According to Vanessa Cárdenas, Executive Director of America’s Voice:

“Yes, our immigration system is broken and yes, we need to bring order to the border. But the American public wants a broader solution that is neither a blanket border shutdown nor the mass deportation fantasies of the far right. The American people do not want a band-aid approach; they remain overwhelmingly in favor of policies that both address an orderly border and also legalize and offer support for long-established and hard-working immigrants, such as Dreamers, TPS holders, and mixed-status family members and the spouses of U.S. citizens. 

As Trump and Republicans openly tout white nationalist talking points and promise to deploy the military in American communities to conduct a mass purge of millions of immigrants, Democrats should be leaning into this extremism through sharp contrasts that meet the American public’s concerns and push for a broader and more popular vision that addresses their interests head-on.”

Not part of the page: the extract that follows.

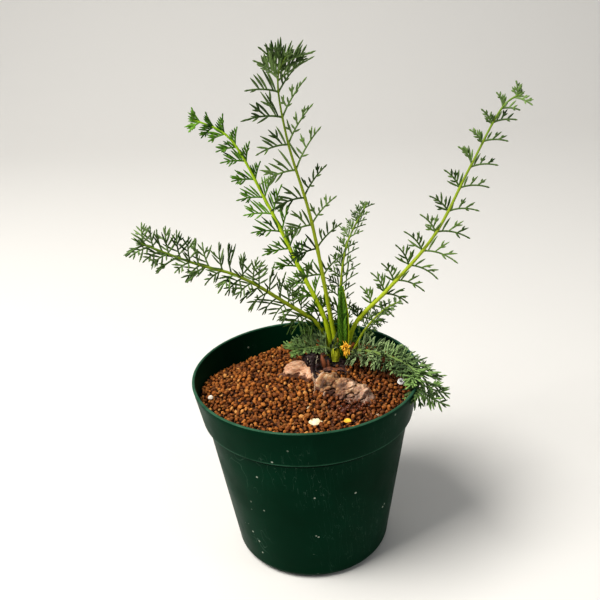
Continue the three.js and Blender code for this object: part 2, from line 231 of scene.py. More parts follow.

Several leading lawmakers are making similar points in assessing the renewed Senate push and legislation. For example, Senator Alex Padilla (D-CA), said, “It’s…not lost on me that the last time we were here, a lot of people mentioned that this was a price they were willing to pay for the sake of Ukraine funding. That’s no longer the case. The foreign aid package has been approved. So this should not be the Democratic starting point for security or immigration reform. I agree, we need to address the border…I wish we did it in a more thoughtful approach. But to think we could have something pass, that not one Dreamer is helped, no relief for a single farmworker or any essential worker, no long-term resident of the United States who’s been here working hard and paying taxes, it’s unconscionable.”